**DATA TO PROCESS**

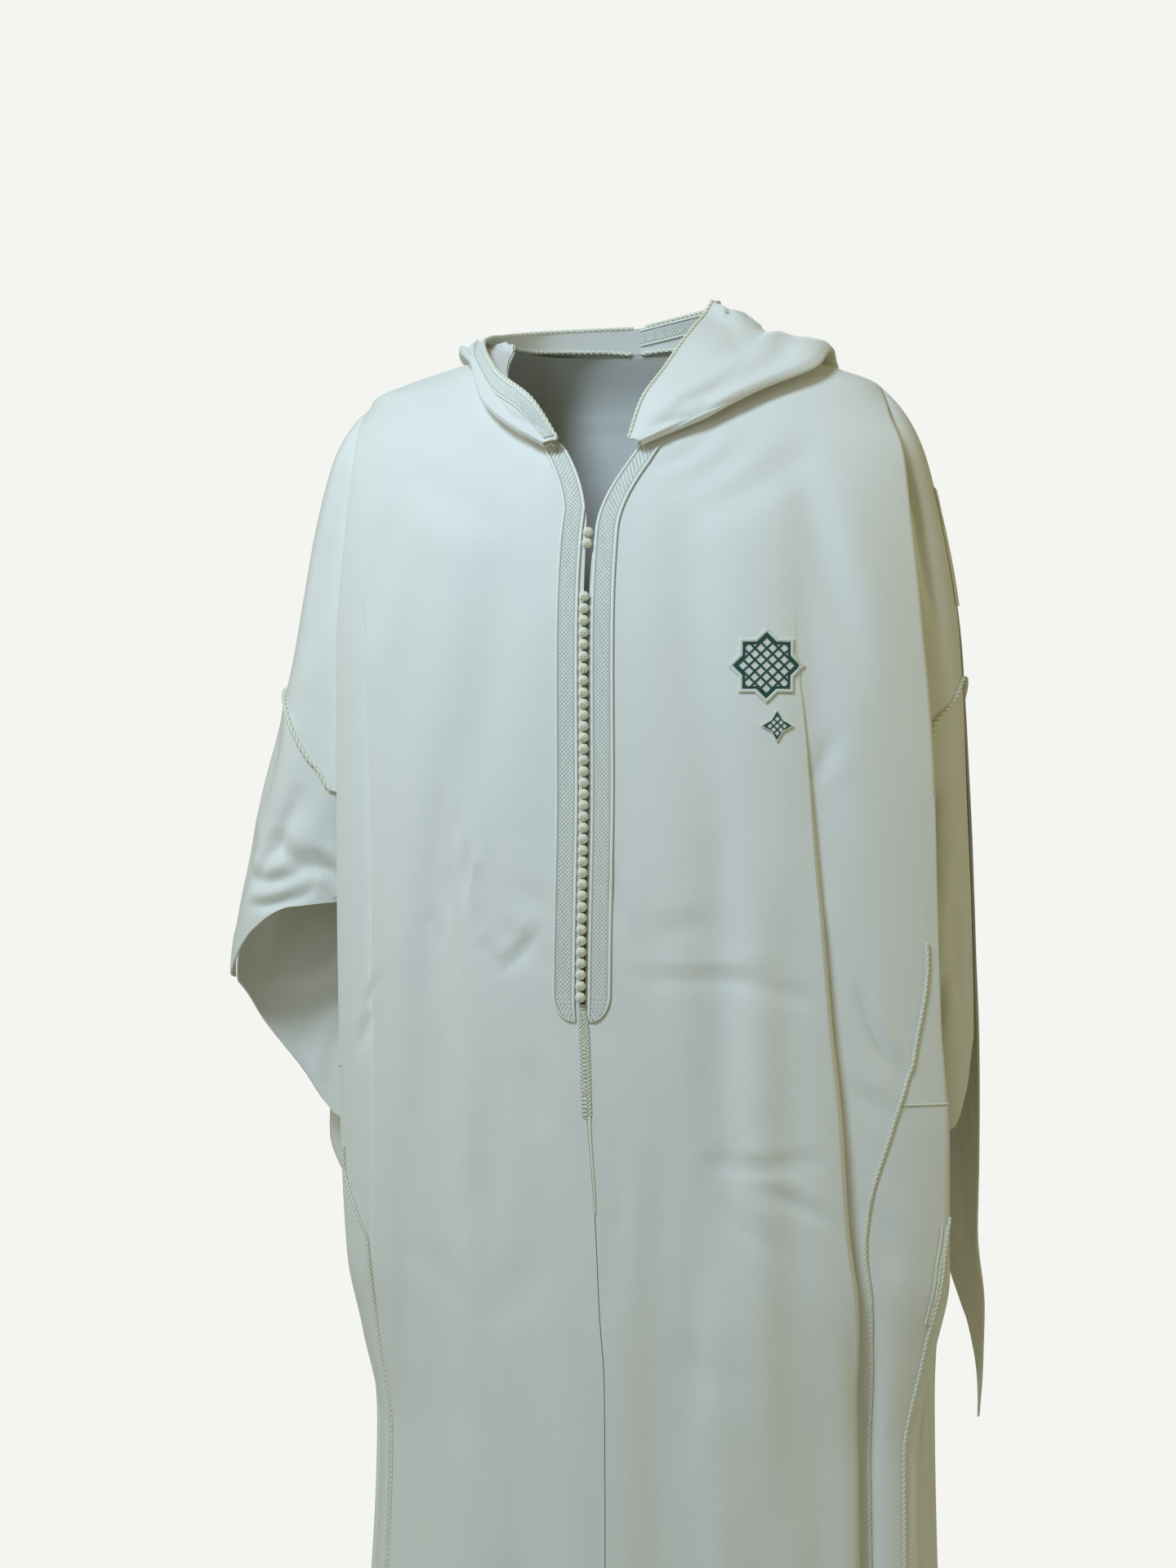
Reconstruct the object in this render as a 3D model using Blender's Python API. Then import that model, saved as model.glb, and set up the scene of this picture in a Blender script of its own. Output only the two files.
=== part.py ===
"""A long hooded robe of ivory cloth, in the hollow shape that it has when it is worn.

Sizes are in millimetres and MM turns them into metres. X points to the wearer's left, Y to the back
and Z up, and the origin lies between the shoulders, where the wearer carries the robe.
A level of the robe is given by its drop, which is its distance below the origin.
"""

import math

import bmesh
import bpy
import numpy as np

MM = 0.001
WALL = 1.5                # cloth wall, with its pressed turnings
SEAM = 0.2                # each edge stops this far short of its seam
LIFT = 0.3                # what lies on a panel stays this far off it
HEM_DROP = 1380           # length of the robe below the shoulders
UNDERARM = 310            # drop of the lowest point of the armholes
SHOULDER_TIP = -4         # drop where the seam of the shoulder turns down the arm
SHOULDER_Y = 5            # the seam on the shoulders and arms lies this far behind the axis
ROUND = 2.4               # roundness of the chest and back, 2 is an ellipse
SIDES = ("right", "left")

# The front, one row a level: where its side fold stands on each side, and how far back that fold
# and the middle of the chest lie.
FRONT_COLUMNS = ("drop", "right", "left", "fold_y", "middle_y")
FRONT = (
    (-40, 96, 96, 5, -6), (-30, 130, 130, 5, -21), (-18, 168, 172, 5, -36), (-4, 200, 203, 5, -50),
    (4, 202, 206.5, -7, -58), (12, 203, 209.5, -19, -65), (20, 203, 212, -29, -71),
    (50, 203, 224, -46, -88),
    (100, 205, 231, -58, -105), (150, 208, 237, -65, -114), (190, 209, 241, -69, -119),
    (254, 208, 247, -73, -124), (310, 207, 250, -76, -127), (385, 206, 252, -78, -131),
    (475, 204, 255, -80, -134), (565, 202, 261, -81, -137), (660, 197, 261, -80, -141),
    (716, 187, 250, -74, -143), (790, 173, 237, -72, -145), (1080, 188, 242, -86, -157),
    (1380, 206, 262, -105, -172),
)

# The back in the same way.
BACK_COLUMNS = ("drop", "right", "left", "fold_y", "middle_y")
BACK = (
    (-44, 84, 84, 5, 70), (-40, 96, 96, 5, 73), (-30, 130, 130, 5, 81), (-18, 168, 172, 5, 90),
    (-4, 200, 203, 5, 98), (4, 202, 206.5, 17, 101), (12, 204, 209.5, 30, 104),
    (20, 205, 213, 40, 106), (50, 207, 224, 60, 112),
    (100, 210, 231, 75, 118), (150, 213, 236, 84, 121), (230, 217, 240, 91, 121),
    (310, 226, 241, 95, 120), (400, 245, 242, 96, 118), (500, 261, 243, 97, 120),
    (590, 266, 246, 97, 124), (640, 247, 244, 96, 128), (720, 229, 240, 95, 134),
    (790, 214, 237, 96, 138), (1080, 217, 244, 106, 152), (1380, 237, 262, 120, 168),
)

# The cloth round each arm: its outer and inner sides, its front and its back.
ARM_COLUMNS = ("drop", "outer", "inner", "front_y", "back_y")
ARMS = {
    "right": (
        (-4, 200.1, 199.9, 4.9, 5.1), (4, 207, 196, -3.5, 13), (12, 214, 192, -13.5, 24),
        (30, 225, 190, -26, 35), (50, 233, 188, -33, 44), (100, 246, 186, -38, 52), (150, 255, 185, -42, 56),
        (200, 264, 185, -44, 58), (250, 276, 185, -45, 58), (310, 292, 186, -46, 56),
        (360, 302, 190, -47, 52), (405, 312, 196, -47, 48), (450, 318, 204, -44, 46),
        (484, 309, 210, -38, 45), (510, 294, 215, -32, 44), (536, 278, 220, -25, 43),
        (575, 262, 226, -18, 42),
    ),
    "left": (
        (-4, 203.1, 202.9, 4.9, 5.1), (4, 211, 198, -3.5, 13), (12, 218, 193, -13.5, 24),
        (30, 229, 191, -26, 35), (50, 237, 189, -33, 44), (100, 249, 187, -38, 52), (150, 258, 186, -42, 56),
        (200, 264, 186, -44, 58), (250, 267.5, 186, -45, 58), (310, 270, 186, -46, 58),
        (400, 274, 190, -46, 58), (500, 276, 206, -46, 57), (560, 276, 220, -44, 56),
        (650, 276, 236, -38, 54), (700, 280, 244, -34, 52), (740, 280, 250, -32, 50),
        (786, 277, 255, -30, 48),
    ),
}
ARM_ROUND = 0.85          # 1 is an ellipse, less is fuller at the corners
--
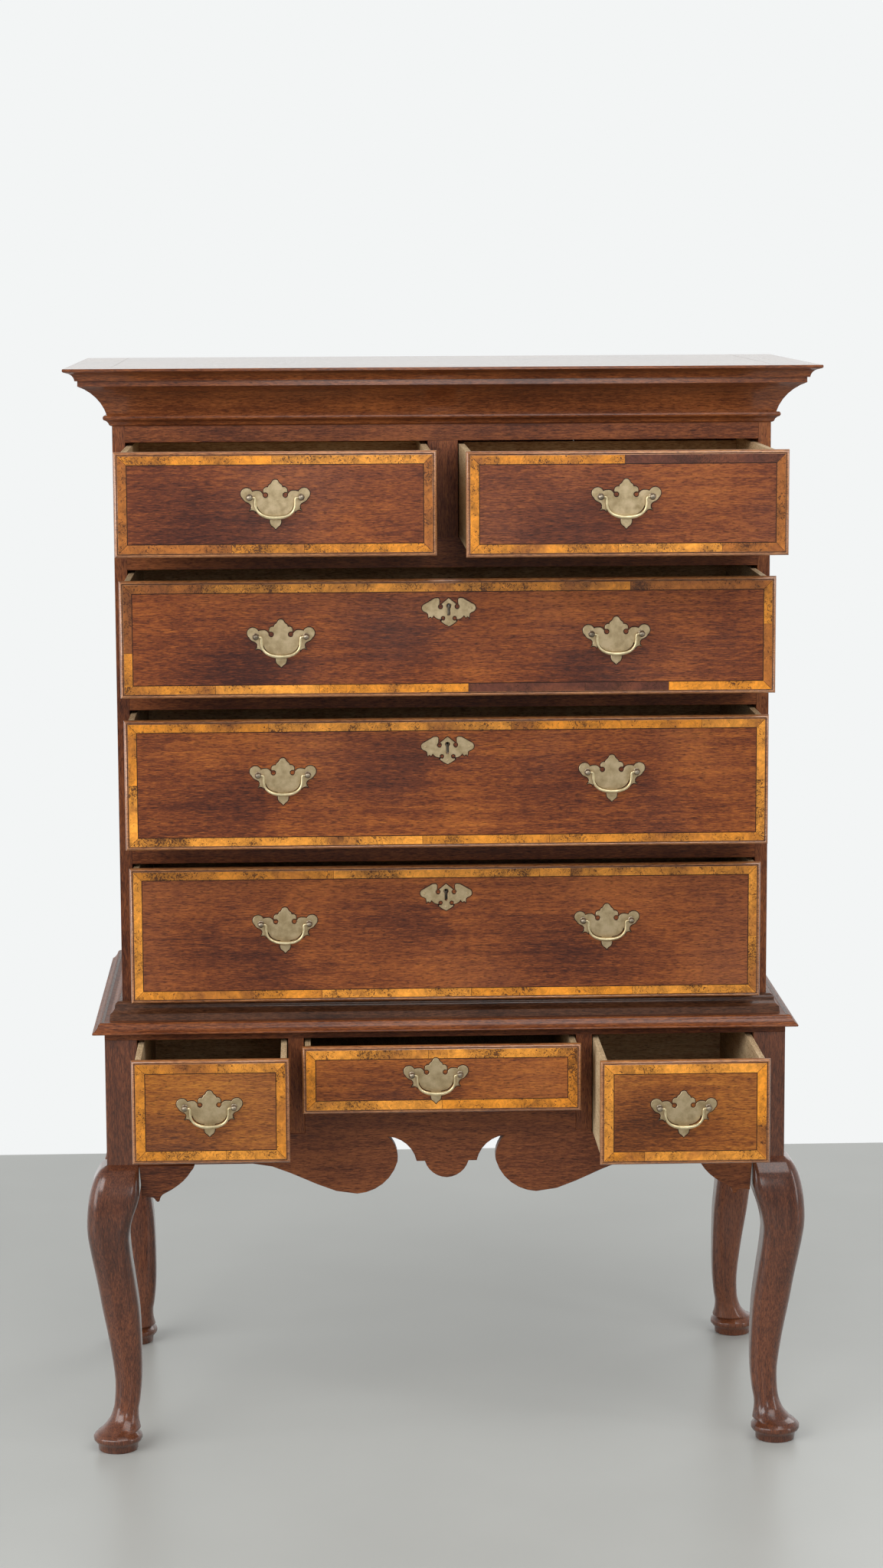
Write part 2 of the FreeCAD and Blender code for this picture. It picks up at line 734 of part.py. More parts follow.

**EXERCISE OBJECTIVE**
Your task is to print the lines from the one containing "Reconstruct the object" through the one containing "import numpy as np", exactly and with nothing added.

**FINAL RESULT**
Reconstruct the object in this render as a 3D model using Blender's Python API. Then import that model, saved as model.glb, and set up the scene of this picture in a Blender script of its own. Output only the two files.
=== part.py ===
"""A long hooded robe of ivory cloth, in the hollow shape that it has when it is worn.

Sizes are in millimetres and MM turns them into metres. X points to the wearer's left, Y to the back
and Z up, and the origin lies between the shoulders, where the wearer carries the robe.
A level of the robe is given by its drop, which is its distance below the origin.
"""

import math

import bmesh
import bpy
import numpy as np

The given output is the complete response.